Foreigners join villagers' fight against eviction
A handful of western rights monitors and documentary filmmakers have embedded themselves within a community facing eviction on the doorstep of the national assembly, as Cambodia's epidemic of land grabbing enters its fourth year.
German filmmaker Nana Yuriko started sleeping at Dey Krahorm village as an act of 'pure solidarity'. 'If they can sleep here, why can't I? The families feel protected while we're here,' she said.
Australian Chris BakerEvens said he was moved to act by 'the escalation of intimidation' against residents before Christmas. 'Rumours circulated through the community that the company [7NG] would come at night to demolish their houses, so we decided to stay overnight in case the company did something.'
Canadian Lee Robinson said after 14 months of documenting 'the day-by-day, home-by-home destruction' she began linking arms with residents in near daily standoffs with police and men they identify as 7NG staff. She said she was frustrated that appeals to NGOs, embassies and the media had been ignored.

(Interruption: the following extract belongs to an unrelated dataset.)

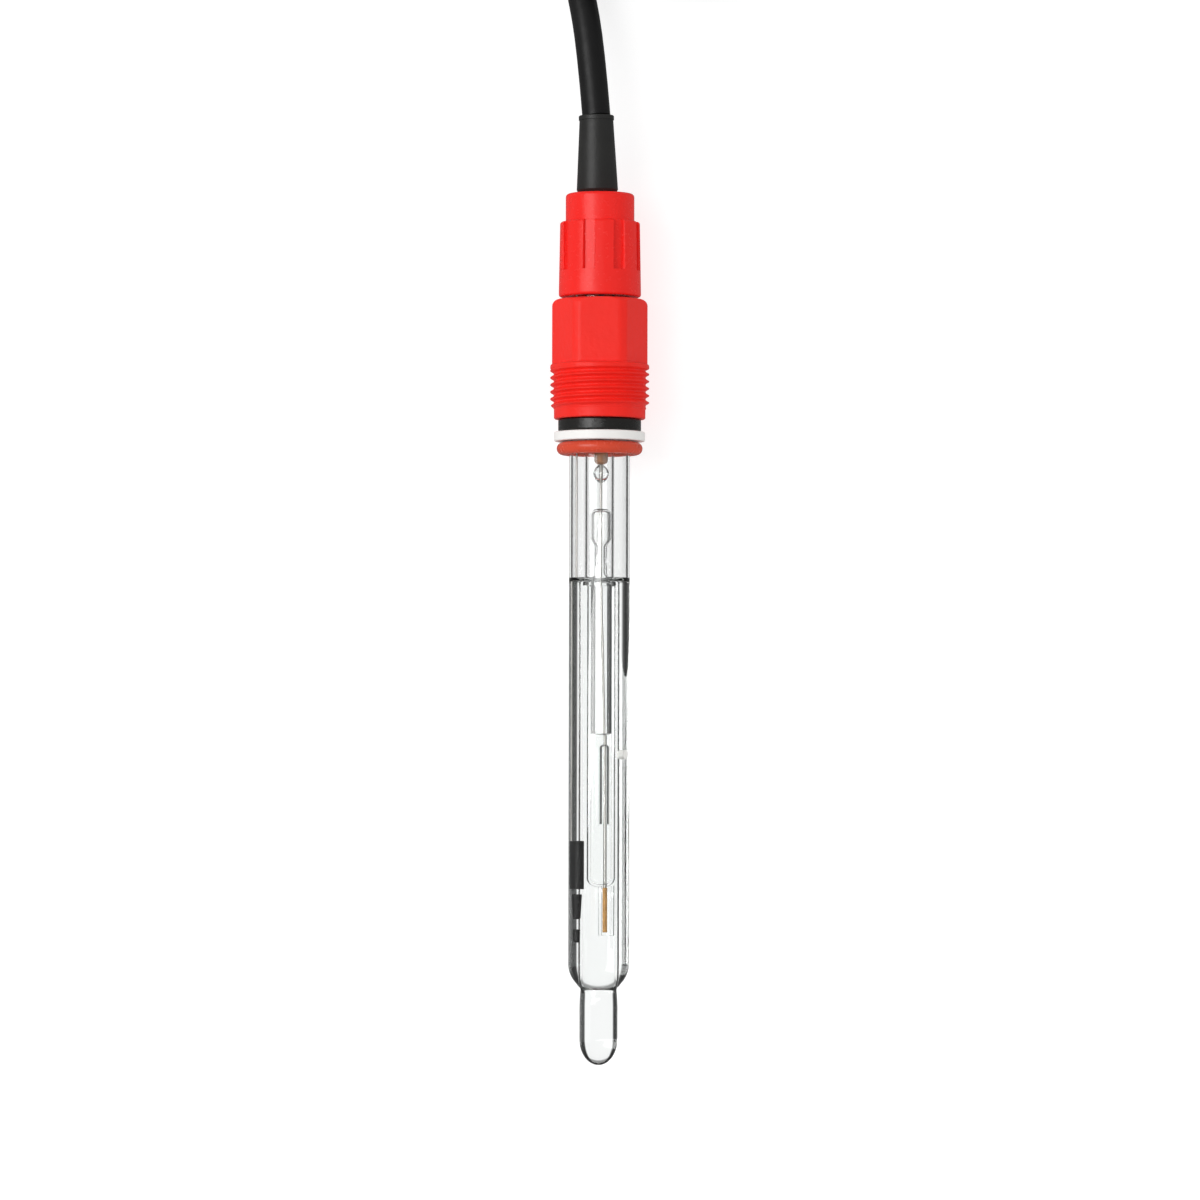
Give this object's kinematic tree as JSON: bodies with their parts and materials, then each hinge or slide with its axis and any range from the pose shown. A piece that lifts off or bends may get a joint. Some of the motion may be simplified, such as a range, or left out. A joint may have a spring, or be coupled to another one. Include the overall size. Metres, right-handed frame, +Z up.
{
  "type": "ph electrode",
  "caption": "Glass combination pH electrode with a threaded red hexagonal gland, a fluted red cap, sealing rings and a black cable to a bayonet plug.",
  "frame": {"origin": "on the electrode's own axis, at the sealing face under the thread (the lower end face of the gland)", "axes": "+Z up. The electrode lies on its side along Y, bulb towards -Y and cable towards +Y, with its axis tilted up by 2 degrees towards +Y, because it rests on the edge of its thread and on the end of its glass shaft"},
  "size_m": [0.0541, 0.4035, 0.0246],
  "materials": {
    "red_plastic": "fine satin",
    "black_rubber": "satin",
    "black_cable": "satin",
    "black_plastic": "satin",
    "white_plastic": "satin",
    "orange_rubber": "satin",
    "clear_glass": "polished",
    "liquid": "clear liquid",
    "silver": "drawn wire",
    "silver_chloride": "rough",
    "copper": "dull",
    "ceramic": "porous",
    "nickel": "bright nickel",
    "gold": "bright",
    "potting_resin": "set resin"
  },
  "bodies": {
    "electrode": {"cap": "red_plastic", "strain_relief": "black_rubber", "cable_end": "black_cable", "cable": "black_cable", "cable_coil": "black_cable", "cable_tail": "black_cable", "coil_ties": "black_plastic", "collar_ring": "black_plastic", "thrust_washer": "white_plastic", "seal_ring": "orange_rubber", "outer_tube": "clear_glass", "inner_stem": "clear_glass", "membrane_bulb": "clear_glass", "element_tube": "clear_glass", "tip_tube": "clear_glass", "wire_capillary": "clear_glass", "seal_bead": "clear_glass", "reference_gel": "liquid", "inner_buffer": "liquid", "element_fill": "liquid", "silver_wire": "silver", "chloride_layer": "silver_chloride", "lead_splice": "copper", "measuring_lead": "black_plastic", "stem_plug": "black_rubber", "reference_plug": "black_rubber", "reference_pellets": "black_rubber", "reference_wire": "silver", "junction_pin": "ceramic", "potting": "potting_resin", "plug_body": "nickel", "plug_insulator": "white_plastic", "plug_pin": "gold", "plug_boot": "black_rubber"},
    "gland": {"hex_gland": "red_plastic"},
    "coupling_ring": {"plug_ring": "nickel"}
  },
  "joints": [
    {"name": "gland_spin", "type": "hinge", "parent": "electrode", "child": "gland", "pos_m": [0, 0.01199, 0.00042], "axis": [0, 0.9994, 0.0347], "continuous": true},
    {"name": "plug_ring_spin", "type": "hinge", "parent": "electrode", "child": "coupling_ring", "pos_m": [0.02149, 0.26682, -0.00188], "axis": [0.555, 0.8208, 0.135], "continuous": true}
  ]
}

The 21/2-year dispute between Dey Krahorm and 7NG turned violent in December, six days after activists marked Human Rights Day by linking arms with residents facing eviction from parcels of land that have become among the most valuable in the city.
During a seven-day confrontation, residents and monitors - most of whom are women in their 20s - were pelted with rocks and bags of urine by police and the alleged 7NG staff. Since then the westerners say they have been photographed, followed and threatened by police. Ten of them are sleeping in the community in shifts of two to four and they travel in groups to ensure safety.
Residents say they are helping. 'When they are here we are safe. If they go, 7NG attacks,' said 61-year-old Lee Luleng.
Resident Phan Chanthol, 27, agreed. He said Cambodian human rights workers were too afraid to visit the site. 'They are afraid that they will be killed,' he said.
A diplomat in Phnom Penh, however, warned that the monitors were putting themselves at risk and urged them to contact their embassies. But Ms Robinson said she had lost respect for the embassies. 'One reason we decided to stand so close in solidarity with Dey Krahorm is in response to the lack of involvement from our embassies. We decided we were better suited to represent our countries.'
Donor agencies and embassies said they were pressing the government to curb land grabbing by the country's elite. However, the number of cases has risen with the Cambodian Human Rights and Development Association recording the eviction of 26 communities last year, compared with 16 in 2006.
It is often difficult to determine which firms are responsible because information on land grabbing is tightly controlled.
Srey Sothea, 7NG's president, admitted the situation at Dey Krahorm was out of control. He denied, however, that his staff were involved. 'We are a construction company not a security firm,' he said. He denied that 7NG was paying police up to US$10 per day to clear the site.
He blamed the Phnom Penh municipality and the Interior Ministry for the situation, saying 7NG had no control over how their staff behaved.